§ **Requirements**:
Set down the full listing exactly, character for character.

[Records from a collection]
═══

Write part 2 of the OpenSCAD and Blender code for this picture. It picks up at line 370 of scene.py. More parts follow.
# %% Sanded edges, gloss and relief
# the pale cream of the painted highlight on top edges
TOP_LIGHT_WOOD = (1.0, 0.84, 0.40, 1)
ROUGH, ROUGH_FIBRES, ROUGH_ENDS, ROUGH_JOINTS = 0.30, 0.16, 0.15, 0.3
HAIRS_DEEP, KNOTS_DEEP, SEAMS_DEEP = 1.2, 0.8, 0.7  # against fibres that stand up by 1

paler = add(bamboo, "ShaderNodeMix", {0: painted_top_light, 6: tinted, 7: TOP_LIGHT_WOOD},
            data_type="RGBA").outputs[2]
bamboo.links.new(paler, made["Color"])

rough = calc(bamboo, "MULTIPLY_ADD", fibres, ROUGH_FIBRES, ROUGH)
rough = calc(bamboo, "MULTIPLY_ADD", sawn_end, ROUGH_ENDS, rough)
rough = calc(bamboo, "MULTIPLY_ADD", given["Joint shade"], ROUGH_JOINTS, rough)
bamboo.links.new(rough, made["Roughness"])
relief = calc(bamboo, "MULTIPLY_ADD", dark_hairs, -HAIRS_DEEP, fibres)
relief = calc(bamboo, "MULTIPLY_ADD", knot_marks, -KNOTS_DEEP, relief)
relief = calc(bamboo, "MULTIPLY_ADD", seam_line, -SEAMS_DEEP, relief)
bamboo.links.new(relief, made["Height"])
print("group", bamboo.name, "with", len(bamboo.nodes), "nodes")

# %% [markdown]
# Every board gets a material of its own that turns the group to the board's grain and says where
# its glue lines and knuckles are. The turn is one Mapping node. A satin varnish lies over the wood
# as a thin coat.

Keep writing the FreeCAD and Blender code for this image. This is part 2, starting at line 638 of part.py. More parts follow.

═══

§ **Written solution**:
Write part 2 of the OpenSCAD and Blender code for this picture. It picks up at line 370 of scene.py. More parts follow.
# %% Sanded edges, gloss and relief
# the pale cream of the painted highlight on top edges
TOP_LIGHT_WOOD = (1.0, 0.84, 0.40, 1)
ROUGH, ROUGH_FIBRES, ROUGH_ENDS, ROUGH_JOINTS = 0.30, 0.16, 0.15, 0.3
HAIRS_DEEP, KNOTS_DEEP, SEAMS_DEEP = 1.2, 0.8, 0.7  # against fibres that stand up by 1

paler = add(bamboo, "ShaderNodeMix", {0: painted_top_light, 6: tinted, 7: TOP_LIGHT_WOOD},
            data_type="RGBA").outputs[2]
bamboo.links.new(paler, made["Color"])

rough = calc(bamboo, "MULTIPLY_ADD", fibres, ROUGH_FIBRES, ROUGH)
rough = calc(bamboo, "MULTIPLY_ADD", sawn_end, ROUGH_ENDS, rough)
rough = calc(bamboo, "MULTIPLY_ADD", given["Joint shade"], ROUGH_JOINTS, rough)
bamboo.links.new(rough, made["Roughness"])
relief = calc(bamboo, "MULTIPLY_ADD", dark_hairs, -HAIRS_DEEP, fibres)
relief = calc(bamboo, "MULTIPLY_ADD", knot_marks, -KNOTS_DEEP, relief)
relief = calc(bamboo, "MULTIPLY_ADD", seam_line, -SEAMS_DEEP, relief)
bamboo.links.new(relief, made["Height"])
print("group", bamboo.name, "with", len(bamboo.nodes), "nodes")

# %% [markdown]
# Every board gets a material of its own that turns the group to the board's grain and says where
# its glue lines and knuckles are. The turn is one Mapping node. A satin varnish lies over the wood
# as a thin coat.

Keep writing the FreeCAD and Blender code for this image. This is part 2, starting at line 638 of part.py. More parts follow.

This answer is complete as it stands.